» **OBJECTIVE**: Write out each line beneath this one exactly as it reads.

» **SOURCE DATA**:
+--

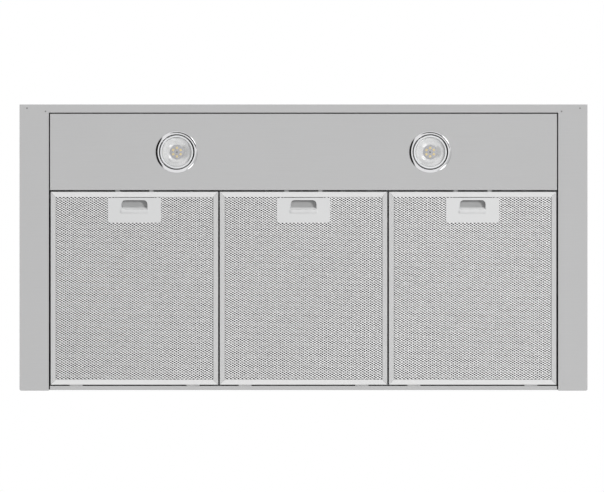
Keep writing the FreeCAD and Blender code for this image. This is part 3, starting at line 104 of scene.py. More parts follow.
class HoodColours(PropertyGroup):
    steel: colour("Shell Steel", "Satin stainless sheet", (0.574, 0.574, 0.576))
    aluminium: colour("Filter Aluminium", "Rolled aluminium of the filter frames",
                      (0.83, 0.83, 0.83))
    net: colour("Filter Net", "Expanded aluminium of the filter nets", (0.98, 0.98, 0.98))
    latch: colour("Latch Grey", "Moulded latch plate", (0.755, 0.758, 0.76))
    galvanised: colour("Galvanised Sheet", "Zinc coated inner and upper sheets",
                       (0.56, 0.575, 0.59))
    chrome: colour("Chrome", "Plated lamp bezel", (0.76, 0.76, 0.77))
    lens: colour("Lens", "Clear lamp lens", (0.93, 0.94, 0.95))
    chip: colour("Light Chip", "Warm phosphor of the light chips", (0.86, 0.66, 0.24))
    board: colour("Control Board", "Solder resist of the control board", (0.03, 0.16, 0.08))


class HoodStage(PropertyGroup):
    pixel: FloatProperty(name="Picture Scale", description="Metres a pixel of the main picture",
                         default=0.001537, precision=6, unit="LENGTH", subtype="DISTANCE")
    lens: FloatProperty(name="Camera Lens", description="Focal length in millimetres",
                        default=170.0, min=20.0)
    daylight: FloatProperty(name="Daylight", description="Level of the soft room light",
                            default=0.38, min=0.0)
    softbox: FloatProperty(name="Softbox Power", description="Power of one softbox",
                           default=100.0, min=0.0, subtype="POWER", unit="POWER")
    floor: colour("Floor", "Pale studio floor", (0.84, 0.84, 0.84))


# ---- Finishes ----

NOISE_SPAN = (0.25, 0.75)  # most of a noise's values lie between these


def rgba(sockets, name):
    """The colour socket of that name, on a node that has one for each kind of data."""
    return next(s for s in sockets if s.name == name and s.type == "RGBA")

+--

» **RIGHT ANSWER**:
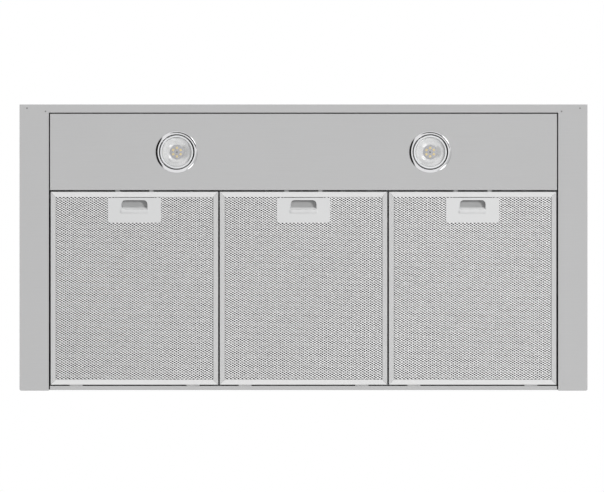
Keep writing the FreeCAD and Blender code for this image. This is part 3, starting at line 104 of scene.py. More parts follow.
class HoodColours(PropertyGroup):
    steel: colour("Shell Steel", "Satin stainless sheet", (0.574, 0.574, 0.576))
    aluminium: colour("Filter Aluminium", "Rolled aluminium of the filter frames",
                      (0.83, 0.83, 0.83))
    net: colour("Filter Net", "Expanded aluminium of the filter nets", (0.98, 0.98, 0.98))
    latch: colour("Latch Grey", "Moulded latch plate", (0.755, 0.758, 0.76))
    galvanised: colour("Galvanised Sheet", "Zinc coated inner and upper sheets",
                       (0.56, 0.575, 0.59))
    chrome: colour("Chrome", "Plated lamp bezel", (0.76, 0.76, 0.77))
    lens: colour("Lens", "Clear lamp lens", (0.93, 0.94, 0.95))
    chip: colour("Light Chip", "Warm phosphor of the light chips", (0.86, 0.66, 0.24))
    board: colour("Control Board", "Solder resist of the control board", (0.03, 0.16, 0.08))


class HoodStage(PropertyGroup):
    pixel: FloatProperty(name="Picture Scale", description="Metres a pixel of the main picture",
                         default=0.001537, precision=6, unit="LENGTH", subtype="DISTANCE")
    lens: FloatProperty(name="Camera Lens", description="Focal length in millimetres",
                        default=170.0, min=20.0)
    daylight: FloatProperty(name="Daylight", description="Level of the soft room light",
                            default=0.38, min=0.0)
    softbox: FloatProperty(name="Softbox Power", description="Power of one softbox",
                           default=100.0, min=0.0, subtype="POWER", unit="POWER")
    floor: colour("Floor", "Pale studio floor", (0.84, 0.84, 0.84))


# ---- Finishes ----

NOISE_SPAN = (0.25, 0.75)  # most of a noise's values lie between these


def rgba(sockets, name):
    """The colour socket of that name, on a node that has one for each kind of data."""
    return next(s for s in sockets if s.name == name and s.type == "RGBA")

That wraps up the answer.